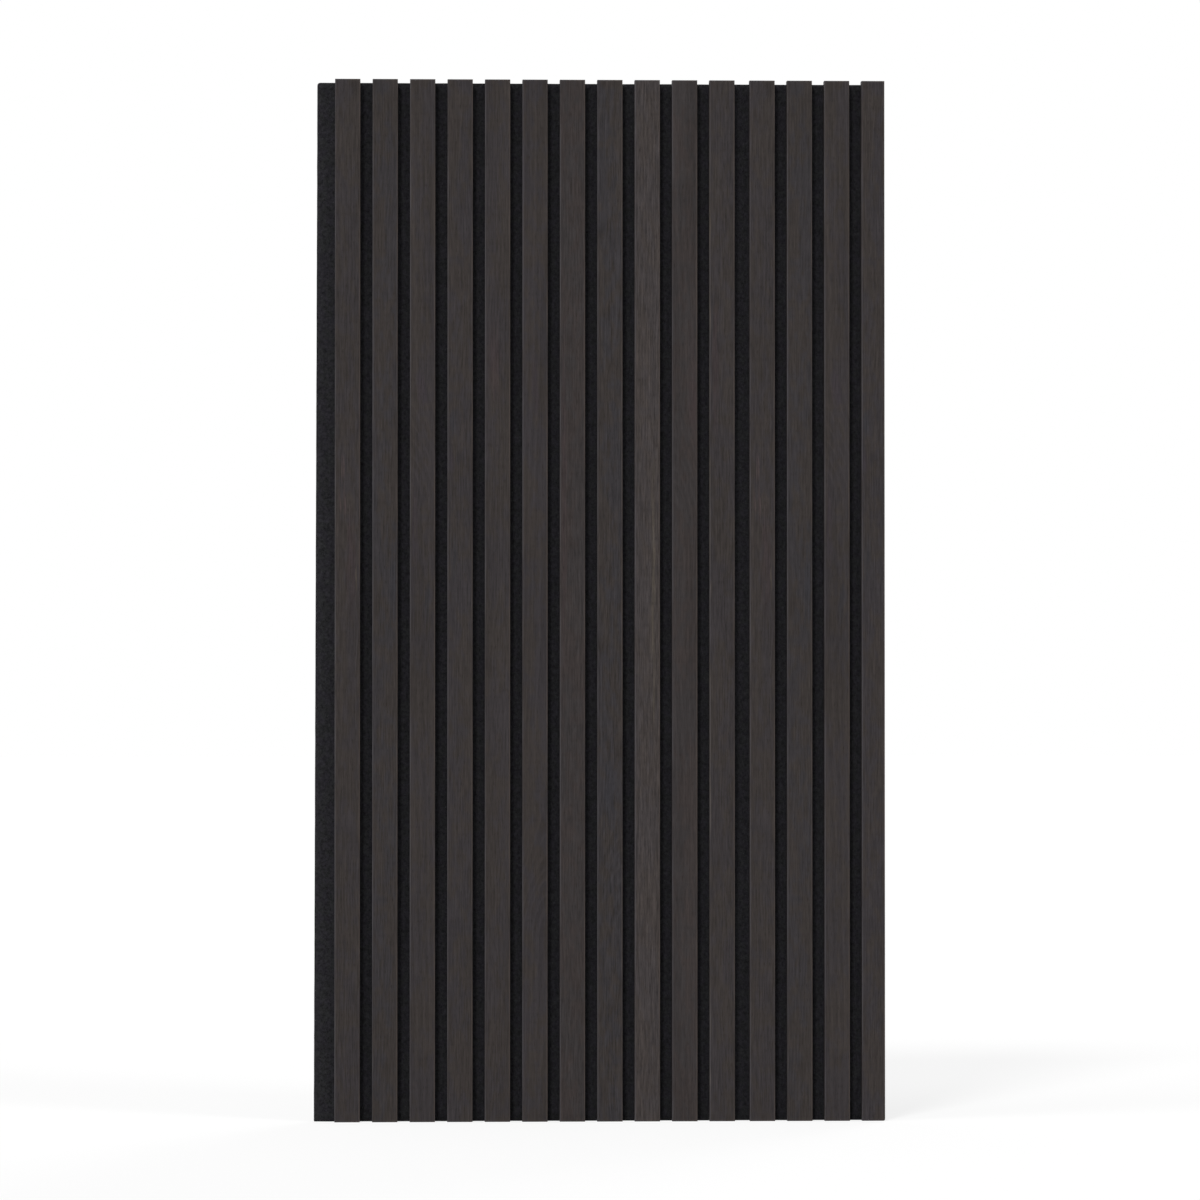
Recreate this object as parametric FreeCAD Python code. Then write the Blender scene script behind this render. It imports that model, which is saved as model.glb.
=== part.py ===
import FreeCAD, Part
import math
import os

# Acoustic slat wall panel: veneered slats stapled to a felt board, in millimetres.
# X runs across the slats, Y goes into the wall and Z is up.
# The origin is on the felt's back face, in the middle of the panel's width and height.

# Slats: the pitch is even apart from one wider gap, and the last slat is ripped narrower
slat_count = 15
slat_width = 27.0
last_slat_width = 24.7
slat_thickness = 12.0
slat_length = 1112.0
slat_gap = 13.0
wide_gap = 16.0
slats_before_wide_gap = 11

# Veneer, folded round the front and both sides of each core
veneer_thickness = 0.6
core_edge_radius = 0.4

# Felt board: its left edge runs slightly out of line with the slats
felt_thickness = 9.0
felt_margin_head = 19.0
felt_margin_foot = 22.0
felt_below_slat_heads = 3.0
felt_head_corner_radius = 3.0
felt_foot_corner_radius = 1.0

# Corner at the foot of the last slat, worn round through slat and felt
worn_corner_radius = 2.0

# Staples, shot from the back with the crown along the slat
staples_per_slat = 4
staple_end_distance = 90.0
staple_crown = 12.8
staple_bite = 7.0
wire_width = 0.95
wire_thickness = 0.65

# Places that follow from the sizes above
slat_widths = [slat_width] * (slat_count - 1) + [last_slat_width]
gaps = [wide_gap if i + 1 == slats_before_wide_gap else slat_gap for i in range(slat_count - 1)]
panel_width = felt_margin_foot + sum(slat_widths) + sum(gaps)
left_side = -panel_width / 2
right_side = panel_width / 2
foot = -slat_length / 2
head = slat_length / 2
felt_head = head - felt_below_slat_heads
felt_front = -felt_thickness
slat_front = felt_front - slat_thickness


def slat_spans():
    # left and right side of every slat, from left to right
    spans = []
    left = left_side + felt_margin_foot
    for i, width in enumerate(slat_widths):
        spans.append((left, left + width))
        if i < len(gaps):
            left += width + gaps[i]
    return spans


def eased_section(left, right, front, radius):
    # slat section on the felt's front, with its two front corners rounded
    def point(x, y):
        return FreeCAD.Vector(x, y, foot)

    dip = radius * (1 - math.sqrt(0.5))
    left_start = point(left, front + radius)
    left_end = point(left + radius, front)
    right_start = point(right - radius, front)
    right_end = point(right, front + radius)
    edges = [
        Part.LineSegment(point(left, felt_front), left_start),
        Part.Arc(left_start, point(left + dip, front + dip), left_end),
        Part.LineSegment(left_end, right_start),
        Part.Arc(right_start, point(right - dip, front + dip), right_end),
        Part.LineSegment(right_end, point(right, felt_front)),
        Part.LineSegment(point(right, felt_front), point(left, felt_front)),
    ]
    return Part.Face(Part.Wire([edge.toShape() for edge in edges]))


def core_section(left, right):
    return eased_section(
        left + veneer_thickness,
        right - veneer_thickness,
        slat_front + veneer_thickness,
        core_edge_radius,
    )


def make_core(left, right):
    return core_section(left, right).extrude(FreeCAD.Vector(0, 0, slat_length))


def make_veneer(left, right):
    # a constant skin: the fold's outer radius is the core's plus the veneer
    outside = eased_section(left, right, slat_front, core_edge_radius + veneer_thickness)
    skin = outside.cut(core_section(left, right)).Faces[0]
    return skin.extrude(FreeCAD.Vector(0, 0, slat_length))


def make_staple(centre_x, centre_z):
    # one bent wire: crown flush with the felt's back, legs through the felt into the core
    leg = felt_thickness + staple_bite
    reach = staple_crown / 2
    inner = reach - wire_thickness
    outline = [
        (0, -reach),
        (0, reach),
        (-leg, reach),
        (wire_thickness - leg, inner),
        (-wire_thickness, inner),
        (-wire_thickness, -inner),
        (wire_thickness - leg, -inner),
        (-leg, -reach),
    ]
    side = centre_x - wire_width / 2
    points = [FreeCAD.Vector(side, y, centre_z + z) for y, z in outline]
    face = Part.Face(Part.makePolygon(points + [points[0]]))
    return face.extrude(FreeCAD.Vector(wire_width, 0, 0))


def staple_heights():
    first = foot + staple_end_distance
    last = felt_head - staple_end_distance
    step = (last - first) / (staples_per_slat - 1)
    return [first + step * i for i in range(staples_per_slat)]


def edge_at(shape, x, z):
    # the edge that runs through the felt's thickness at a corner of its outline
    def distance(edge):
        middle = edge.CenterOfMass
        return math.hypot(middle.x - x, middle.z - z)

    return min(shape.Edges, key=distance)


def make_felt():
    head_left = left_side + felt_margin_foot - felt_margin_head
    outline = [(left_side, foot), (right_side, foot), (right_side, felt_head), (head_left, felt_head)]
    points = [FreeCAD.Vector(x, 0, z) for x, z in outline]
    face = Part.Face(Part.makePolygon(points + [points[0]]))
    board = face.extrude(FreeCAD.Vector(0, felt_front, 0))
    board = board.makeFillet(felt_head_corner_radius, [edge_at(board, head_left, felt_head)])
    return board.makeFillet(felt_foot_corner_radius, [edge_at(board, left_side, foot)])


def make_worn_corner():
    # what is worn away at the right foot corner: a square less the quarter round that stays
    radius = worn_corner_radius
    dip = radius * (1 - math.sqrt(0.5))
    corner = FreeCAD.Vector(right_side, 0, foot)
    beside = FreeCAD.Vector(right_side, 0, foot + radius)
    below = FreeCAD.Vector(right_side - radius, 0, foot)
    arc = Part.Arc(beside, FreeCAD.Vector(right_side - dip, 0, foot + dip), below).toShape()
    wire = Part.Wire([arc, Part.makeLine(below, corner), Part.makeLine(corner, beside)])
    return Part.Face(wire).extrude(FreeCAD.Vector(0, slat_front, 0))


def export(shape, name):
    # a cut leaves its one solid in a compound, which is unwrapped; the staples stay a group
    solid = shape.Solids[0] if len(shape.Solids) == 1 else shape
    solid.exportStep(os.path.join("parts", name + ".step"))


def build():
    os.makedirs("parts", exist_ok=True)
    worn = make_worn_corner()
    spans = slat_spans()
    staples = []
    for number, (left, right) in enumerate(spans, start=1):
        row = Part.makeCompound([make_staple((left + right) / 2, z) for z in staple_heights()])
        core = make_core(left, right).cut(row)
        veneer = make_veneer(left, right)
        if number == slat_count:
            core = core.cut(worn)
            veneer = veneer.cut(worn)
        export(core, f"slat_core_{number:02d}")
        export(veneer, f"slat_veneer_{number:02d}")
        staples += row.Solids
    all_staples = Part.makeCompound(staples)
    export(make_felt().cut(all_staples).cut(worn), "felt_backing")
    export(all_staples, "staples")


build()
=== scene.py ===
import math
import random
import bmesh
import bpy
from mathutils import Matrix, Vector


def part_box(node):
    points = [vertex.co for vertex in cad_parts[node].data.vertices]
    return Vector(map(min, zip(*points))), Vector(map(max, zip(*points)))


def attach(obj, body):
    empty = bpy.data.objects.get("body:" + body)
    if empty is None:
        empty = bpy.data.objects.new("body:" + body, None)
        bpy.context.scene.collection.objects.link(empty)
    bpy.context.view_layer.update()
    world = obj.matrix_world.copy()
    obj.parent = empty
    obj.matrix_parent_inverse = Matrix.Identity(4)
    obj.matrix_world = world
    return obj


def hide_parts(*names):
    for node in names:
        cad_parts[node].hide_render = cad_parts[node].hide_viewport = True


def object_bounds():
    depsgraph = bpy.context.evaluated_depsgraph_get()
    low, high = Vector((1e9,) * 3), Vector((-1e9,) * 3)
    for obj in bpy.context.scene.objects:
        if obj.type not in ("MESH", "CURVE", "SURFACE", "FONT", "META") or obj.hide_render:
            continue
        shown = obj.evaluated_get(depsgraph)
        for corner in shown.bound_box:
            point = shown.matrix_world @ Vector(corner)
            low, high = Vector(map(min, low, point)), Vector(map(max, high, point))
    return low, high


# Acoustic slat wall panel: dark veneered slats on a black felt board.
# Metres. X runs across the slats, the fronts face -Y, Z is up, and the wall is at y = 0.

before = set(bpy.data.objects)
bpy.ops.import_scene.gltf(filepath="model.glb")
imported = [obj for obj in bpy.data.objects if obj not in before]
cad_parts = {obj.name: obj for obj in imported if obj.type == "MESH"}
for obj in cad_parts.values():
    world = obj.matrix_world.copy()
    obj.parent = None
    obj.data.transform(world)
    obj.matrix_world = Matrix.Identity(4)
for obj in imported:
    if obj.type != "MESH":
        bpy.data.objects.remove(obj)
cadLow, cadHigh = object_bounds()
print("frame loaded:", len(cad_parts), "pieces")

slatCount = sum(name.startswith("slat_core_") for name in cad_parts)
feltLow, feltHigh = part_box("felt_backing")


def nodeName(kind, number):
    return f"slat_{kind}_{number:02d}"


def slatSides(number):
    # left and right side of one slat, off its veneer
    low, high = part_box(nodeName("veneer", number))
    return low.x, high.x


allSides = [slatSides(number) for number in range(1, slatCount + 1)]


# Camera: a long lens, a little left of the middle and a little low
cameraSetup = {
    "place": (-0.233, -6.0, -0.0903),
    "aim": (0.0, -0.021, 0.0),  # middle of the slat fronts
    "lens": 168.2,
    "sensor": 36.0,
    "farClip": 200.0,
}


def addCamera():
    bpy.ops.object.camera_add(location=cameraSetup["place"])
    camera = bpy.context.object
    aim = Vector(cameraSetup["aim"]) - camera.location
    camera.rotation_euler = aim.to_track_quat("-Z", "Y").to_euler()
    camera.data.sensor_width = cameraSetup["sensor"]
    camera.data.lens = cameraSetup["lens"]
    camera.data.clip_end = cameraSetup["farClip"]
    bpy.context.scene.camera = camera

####

- Objective
Copy out all lines above that include the string "points".

- Final answer
    points = [FreeCAD.Vector(side, y, centre_z + z) for y, z in outline]
    face = Part.Face(Part.makePolygon(points + [points[0]]))
    points = [FreeCAD.Vector(x, 0, z) for x, z in outline]
    face = Part.Face(Part.makePolygon(points + [points[0]]))
    points = [vertex.co for vertex in cad_parts[node].data.vertices]
    return Vector(map(min, zip(*points))), Vector(map(max, zip(*points)))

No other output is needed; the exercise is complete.